**** Collected data

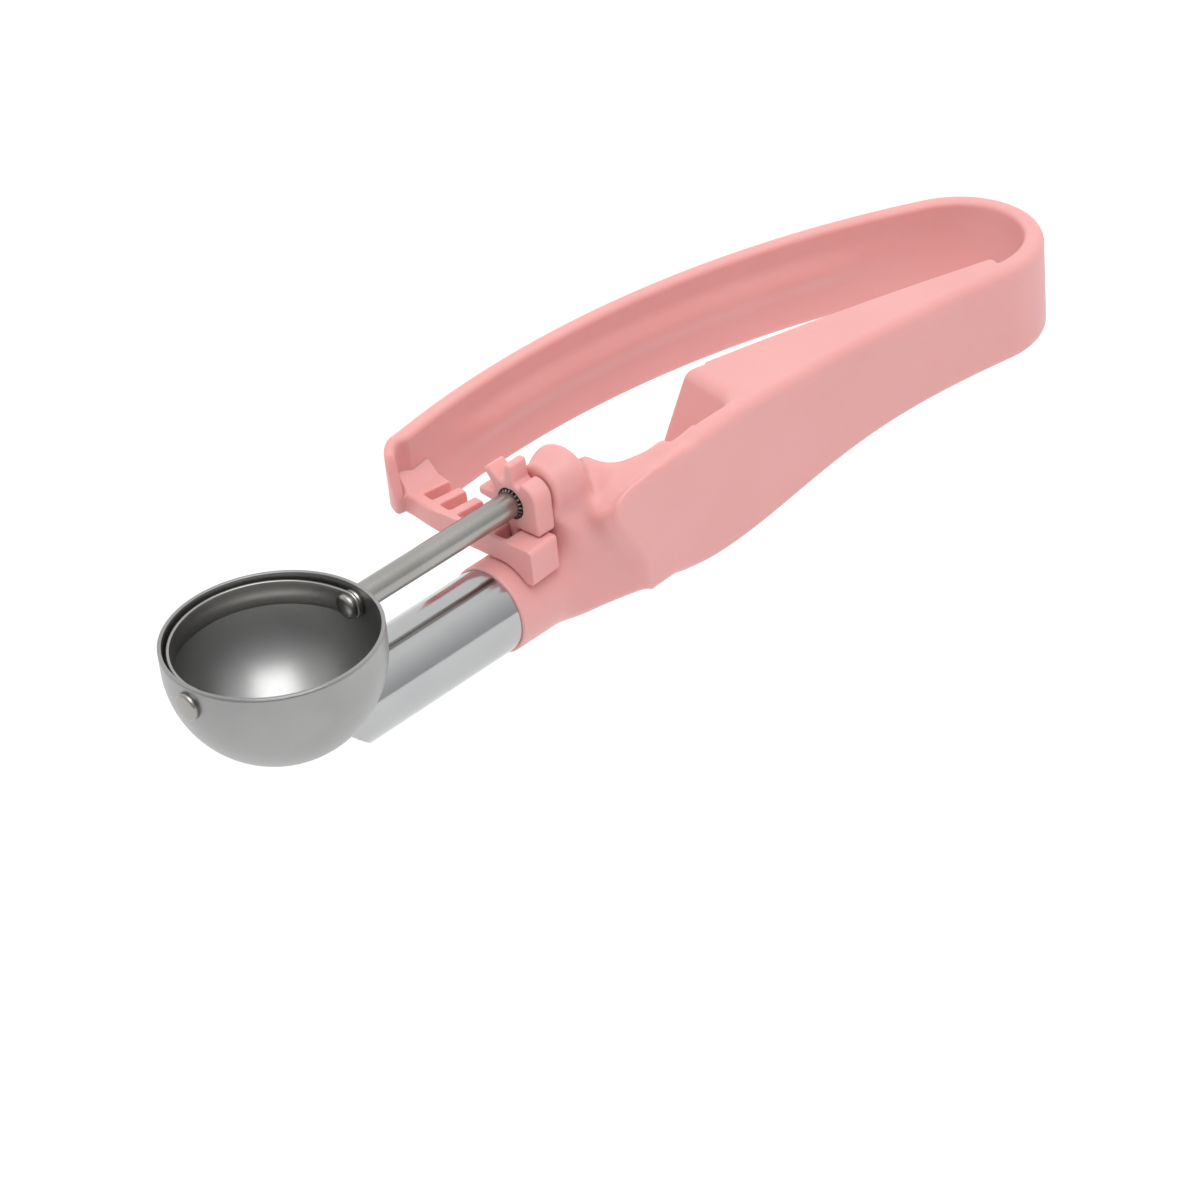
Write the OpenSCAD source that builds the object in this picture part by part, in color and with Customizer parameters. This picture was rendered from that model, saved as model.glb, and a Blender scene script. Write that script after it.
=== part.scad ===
// Squeeze-handle disher with a 38 mm bowl.
// The far bar of the handle loop is squeezed: its rack turns the pinion on the
// blade rod, and the scraper blade sweeps half a turn through the bowl.
// Origin: centre of the bowl's sphere, on the rod's axis.
// +X runs along the rod to the handle, +Z points out of the bowl's mouth.

/* [Bowl] */
// Outer radius of the bowl
bowl_r = 19; // [17:0.5:19]
// Wall of the bowl
bowl_wall = 0.7; // [0.5:0.1:1]
// Height of the rim above the centre of the sphere
rim_h = 3.8; // [3.6:0.2:6]

/* [Scraper blade] */
// Width of the blade strip
blade_w = 4.8; // [3.6:0.2:5.2]
// Thickness of the blade strip
blade_t = 0.6; // [0.4:0.1:0.8]
// Running gap between the blade and the bowl
blade_gap = 0.4; // [0.3:0.1:0.6]
// Angle of the blade at rest above the level of the rod
blade_rest = 2; // [0:0.5:3]
// Diameter of the front pivot pin
pivot_d = 2; // [1.6:0.2:2.4]
// Diameter of the head of the front pivot pin
pivot_head_d = 5; // [4.6:0.2:5.4]

/* [Rod and pinion] */
// Diameter of the blade rod
rod_d = 4.76; // [4:0.1:5]
// Length of rod behind the boss
rod_tail = 3.4; // [2:0.2:4]
// Distance from the bowl's centre to the front face of the pinion
pinion_x = 56; // [55:0.5:57]
// Thickness of the pinion along the rod
pinion_t = 4.2; // [3.6:0.2:5]
// Pitch of the rack teeth where they mesh
tooth_pitch = 4.8; // [4.6:0.1:5]
// Height of a pinion tooth outside the pitch circle
tooth_top = 1.8; // [1.5:0.1:1.9]
// Depth of a pinion tooth inside the pitch circle
tooth_root = 1.9; // [1.7:0.1:2]
// Width of a pinion tooth near its tip
tooth_tip_w = 1.5; // [1.2:0.1:1.6]
// Width of a pinion tooth at its root
tooth_root_w = 2.6; // [2.2:0.1:2.8]
// Reach of the stop block to the side of the rod
stop_w = 6.4; // [5.8:0.2:6.6]
// Length of the slope on the stop block's upper edge
stop_slope = 2.2; // [1.8:0.2:2.6]

/* [Shank tube] */
// Outer diameter of the shank tube
tube_d = 15.88; // [14:0.5:16]
// Wall of the shank tube
tube_wall = 1.2; // [0.8:0.1:1.6]
// Distance from the rod's axis down to the tube's axis
tube_drop = 18.15; // [18:0.05:18.6]
// Length of tube held inside the handle
tube_hold = 36; // [28:1:36]
// Distance from the bowl's centre to the slanted cut, on the tube's axis
slant_x = 7.2; // [6.6:0.2:7.8]

/* [Rack] */
// Distance by which the rack's front face stands ahead of the pinion
rack_lead = 5.3; // [4.6:0.1:6]
// Width of the rack along the rod
rack_w = 8.3; // [7.8:0.1:8.6]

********

- Stated goal
Copy out the data shown above without altering anything.

- Task result
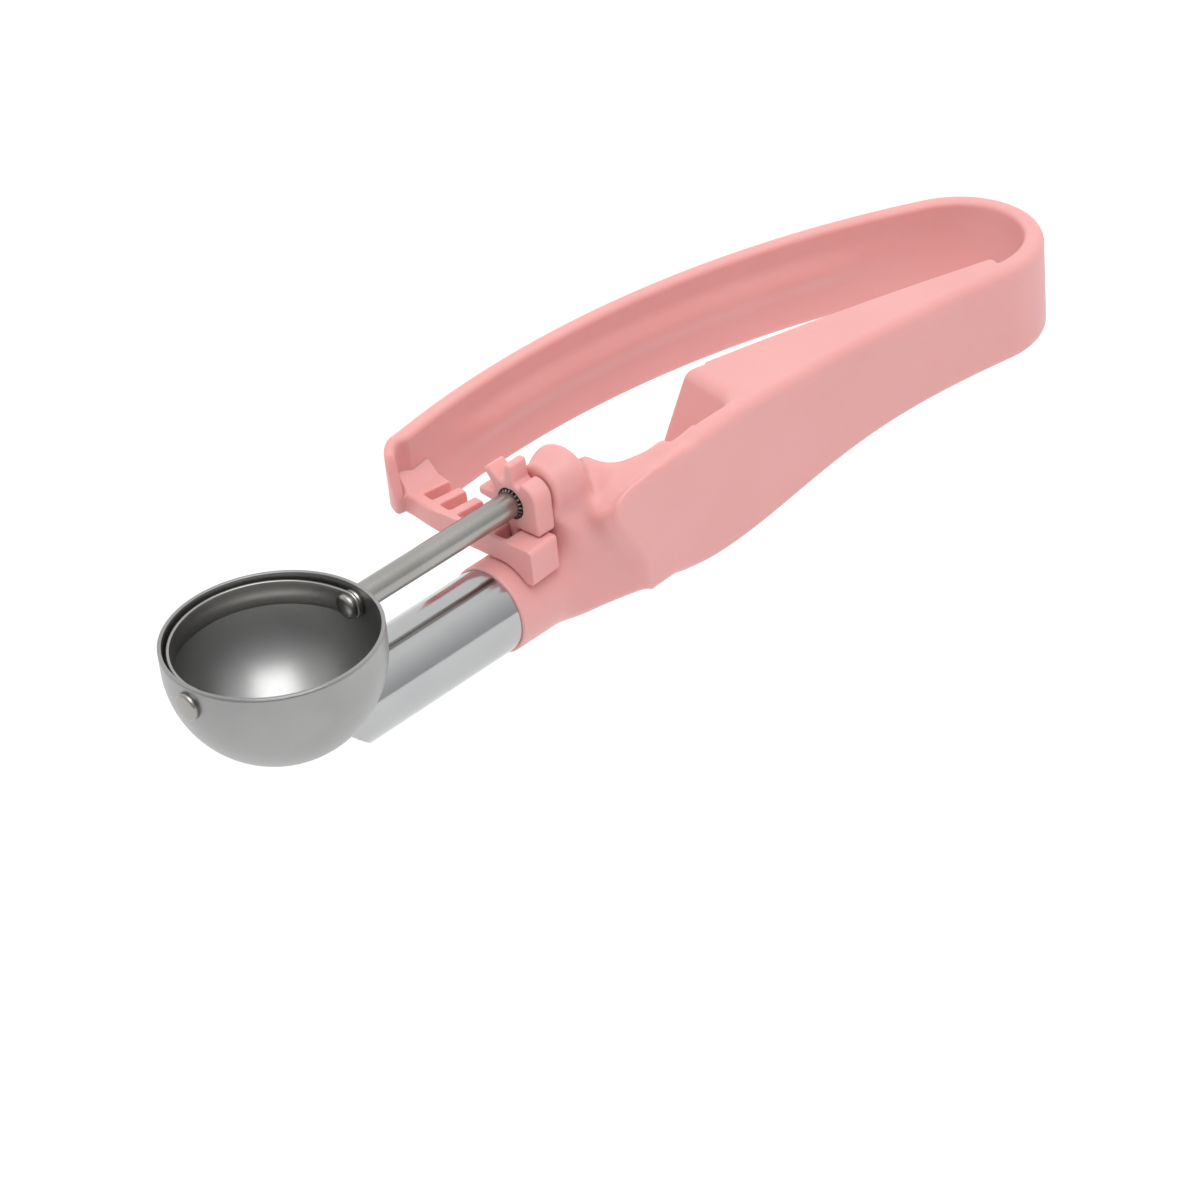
Write the OpenSCAD source that builds the object in this picture part by part, in color and with Customizer parameters. This picture was rendered from that model, saved as model.glb, and a Blender scene script. Write that script after it.
=== part.scad ===
// Squeeze-handle disher with a 38 mm bowl.
// The far bar of the handle loop is squeezed: its rack turns the pinion on the
// blade rod, and the scraper blade sweeps half a turn through the bowl.
// Origin: centre of the bowl's sphere, on the rod's axis.
// +X runs along the rod to the handle, +Z points out of the bowl's mouth.

/* [Bowl] */
// Outer radius of the bowl
bowl_r = 19; // [17:0.5:19]
// Wall of the bowl
bowl_wall = 0.7; // [0.5:0.1:1]
// Height of the rim above the centre of the sphere
rim_h = 3.8; // [3.6:0.2:6]

/* [Scraper blade] */
// Width of the blade strip
blade_w = 4.8; // [3.6:0.2:5.2]
// Thickness of the blade strip
blade_t = 0.6; // [0.4:0.1:0.8]
// Running gap between the blade and the bowl
blade_gap = 0.4; // [0.3:0.1:0.6]
// Angle of the blade at rest above the level of the rod
blade_rest = 2; // [0:0.5:3]
// Diameter of the front pivot pin
pivot_d = 2; // [1.6:0.2:2.4]
// Diameter of the head of the front pivot pin
pivot_head_d = 5; // [4.6:0.2:5.4]

/* [Rod and pinion] */
// Diameter of the blade rod
rod_d = 4.76; // [4:0.1:5]
// Length of rod behind the boss
rod_tail = 3.4; // [2:0.2:4]
// Distance from the bowl's centre to the front face of the pinion
pinion_x = 56; // [55:0.5:57]
// Thickness of the pinion along the rod
pinion_t = 4.2; // [3.6:0.2:5]
// Pitch of the rack teeth where they mesh
tooth_pitch = 4.8; // [4.6:0.1:5]
// Height of a pinion tooth outside the pitch circle
tooth_top = 1.8; // [1.5:0.1:1.9]
// Depth of a pinion tooth inside the pitch circle
tooth_root = 1.9; // [1.7:0.1:2]
// Width of a pinion tooth near its tip
tooth_tip_w = 1.5; // [1.2:0.1:1.6]
// Width of a pinion tooth at its root
tooth_root_w = 2.6; // [2.2:0.1:2.8]
// Reach of the stop block to the side of the rod
stop_w = 6.4; // [5.8:0.2:6.6]
// Length of the slope on the stop block's upper edge
stop_slope = 2.2; // [1.8:0.2:2.6]

/* [Shank tube] */
// Outer diameter of the shank tube
tube_d = 15.88; // [14:0.5:16]
// Wall of the shank tube
tube_wall = 1.2; // [0.8:0.1:1.6]
// Distance from the rod's axis down to the tube's axis
tube_drop = 18.15; // [18:0.05:18.6]
// Length of tube held inside the handle
tube_hold = 36; // [28:1:36]
// Distance from the bowl's centre to the slanted cut, on the tube's axis
slant_x = 7.2; // [6.6:0.2:7.8]

/* [Rack] */
// Distance by which the rack's front face stands ahead of the pinion
rack_lead = 5.3; // [4.6:0.1:6]
// Width of the rack along the rod
rack_w = 8.3; // [7.8:0.1:8.6]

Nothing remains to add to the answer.